╭─ DATA

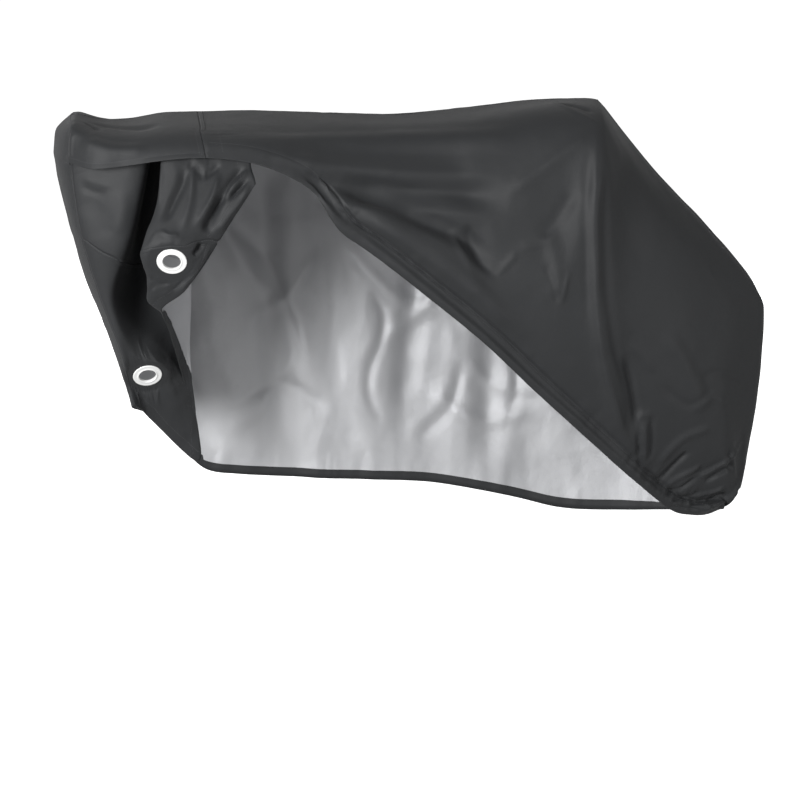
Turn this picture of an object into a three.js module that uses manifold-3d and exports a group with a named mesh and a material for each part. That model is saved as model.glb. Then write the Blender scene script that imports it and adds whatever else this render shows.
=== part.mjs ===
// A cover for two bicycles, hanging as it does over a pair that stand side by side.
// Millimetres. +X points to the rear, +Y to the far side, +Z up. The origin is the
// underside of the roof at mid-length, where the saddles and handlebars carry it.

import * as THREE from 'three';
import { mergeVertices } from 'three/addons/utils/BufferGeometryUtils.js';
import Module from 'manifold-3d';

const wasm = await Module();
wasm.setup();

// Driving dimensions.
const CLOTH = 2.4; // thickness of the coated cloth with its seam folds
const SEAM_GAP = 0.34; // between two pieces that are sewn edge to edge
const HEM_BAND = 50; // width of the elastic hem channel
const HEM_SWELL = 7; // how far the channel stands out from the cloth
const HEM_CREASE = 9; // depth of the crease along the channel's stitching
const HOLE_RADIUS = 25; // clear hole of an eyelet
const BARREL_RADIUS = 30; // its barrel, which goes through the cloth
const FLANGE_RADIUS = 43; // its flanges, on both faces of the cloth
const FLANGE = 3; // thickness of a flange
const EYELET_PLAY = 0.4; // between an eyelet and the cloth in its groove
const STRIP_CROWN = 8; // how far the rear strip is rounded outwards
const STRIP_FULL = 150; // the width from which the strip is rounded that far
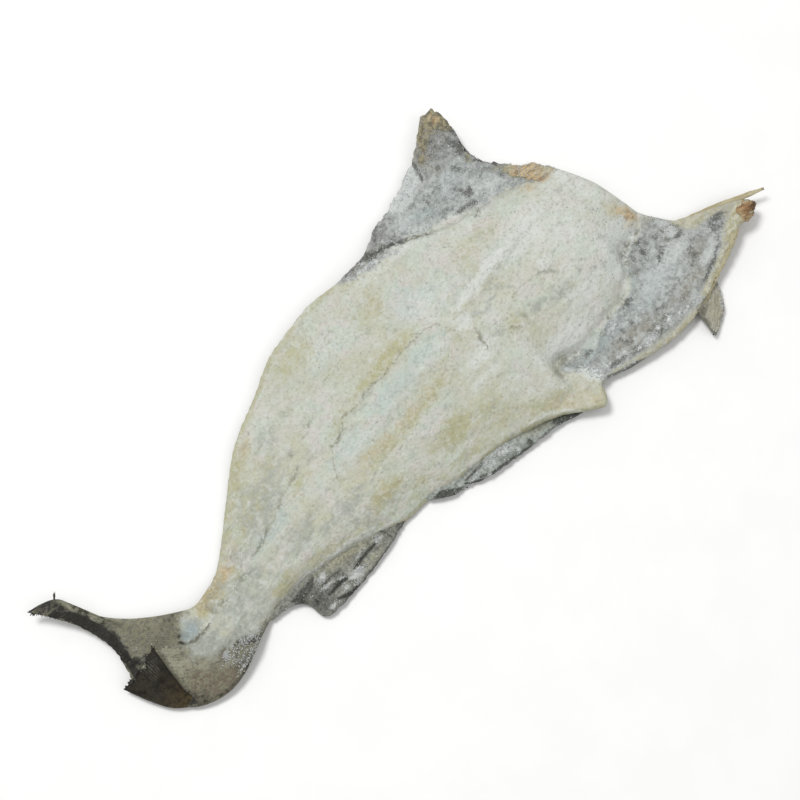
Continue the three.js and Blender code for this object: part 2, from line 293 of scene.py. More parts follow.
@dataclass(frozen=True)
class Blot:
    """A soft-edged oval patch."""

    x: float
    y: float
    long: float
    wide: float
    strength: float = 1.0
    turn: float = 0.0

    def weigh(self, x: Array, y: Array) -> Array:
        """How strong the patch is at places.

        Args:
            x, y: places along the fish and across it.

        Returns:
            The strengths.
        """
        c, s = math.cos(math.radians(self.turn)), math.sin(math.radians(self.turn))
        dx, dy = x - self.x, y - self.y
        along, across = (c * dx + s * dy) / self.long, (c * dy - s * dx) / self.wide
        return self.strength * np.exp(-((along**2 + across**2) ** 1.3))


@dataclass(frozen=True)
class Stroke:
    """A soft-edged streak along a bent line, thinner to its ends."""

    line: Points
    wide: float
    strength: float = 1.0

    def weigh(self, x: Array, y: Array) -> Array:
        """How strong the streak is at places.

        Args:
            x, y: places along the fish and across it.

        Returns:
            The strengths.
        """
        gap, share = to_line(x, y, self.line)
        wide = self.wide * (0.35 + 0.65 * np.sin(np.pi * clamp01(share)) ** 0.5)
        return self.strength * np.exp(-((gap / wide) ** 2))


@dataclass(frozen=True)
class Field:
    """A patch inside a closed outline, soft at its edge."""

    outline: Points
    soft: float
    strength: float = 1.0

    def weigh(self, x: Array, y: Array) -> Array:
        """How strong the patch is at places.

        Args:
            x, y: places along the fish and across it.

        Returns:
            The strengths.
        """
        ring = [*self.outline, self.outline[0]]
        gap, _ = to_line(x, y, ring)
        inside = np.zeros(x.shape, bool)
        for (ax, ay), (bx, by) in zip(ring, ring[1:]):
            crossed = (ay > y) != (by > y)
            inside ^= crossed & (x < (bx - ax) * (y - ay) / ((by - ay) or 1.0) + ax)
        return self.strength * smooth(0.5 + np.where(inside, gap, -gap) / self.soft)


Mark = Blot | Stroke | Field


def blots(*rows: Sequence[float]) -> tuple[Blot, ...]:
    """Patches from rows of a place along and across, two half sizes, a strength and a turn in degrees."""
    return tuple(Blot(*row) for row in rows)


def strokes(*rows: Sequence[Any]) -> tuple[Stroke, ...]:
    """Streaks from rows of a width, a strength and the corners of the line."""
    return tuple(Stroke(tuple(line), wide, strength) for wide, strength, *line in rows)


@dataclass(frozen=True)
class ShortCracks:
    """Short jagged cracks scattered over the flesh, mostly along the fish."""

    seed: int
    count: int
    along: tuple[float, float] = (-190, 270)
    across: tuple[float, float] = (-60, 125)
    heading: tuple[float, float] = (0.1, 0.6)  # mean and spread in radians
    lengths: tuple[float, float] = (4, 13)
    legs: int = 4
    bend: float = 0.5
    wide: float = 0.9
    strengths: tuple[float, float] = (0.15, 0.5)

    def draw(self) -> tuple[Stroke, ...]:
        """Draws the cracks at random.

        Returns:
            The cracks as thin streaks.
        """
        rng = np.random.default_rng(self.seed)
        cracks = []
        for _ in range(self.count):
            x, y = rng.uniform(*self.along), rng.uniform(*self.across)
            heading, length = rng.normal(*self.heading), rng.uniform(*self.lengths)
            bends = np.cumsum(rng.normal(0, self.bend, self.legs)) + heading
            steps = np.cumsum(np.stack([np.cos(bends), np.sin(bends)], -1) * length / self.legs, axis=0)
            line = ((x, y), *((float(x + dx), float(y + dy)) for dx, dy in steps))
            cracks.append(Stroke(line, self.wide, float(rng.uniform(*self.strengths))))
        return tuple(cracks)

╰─

▶ [TASK DESCRIPTION]: From the records above, pick out and copy each line holding the word "part".

▶ [SOLUTION]:
Turn this picture of an object into a three.js module that uses manifold-3d and exports a group with a named mesh and a material for each part. That model is saved as model.glb. Then write the Blender scene script that imports it and adds whatever else this render shows.
=== part.mjs ===
Continue the three.js and Blender code for this object: part 2, from line 293 of scene.py. More parts follow.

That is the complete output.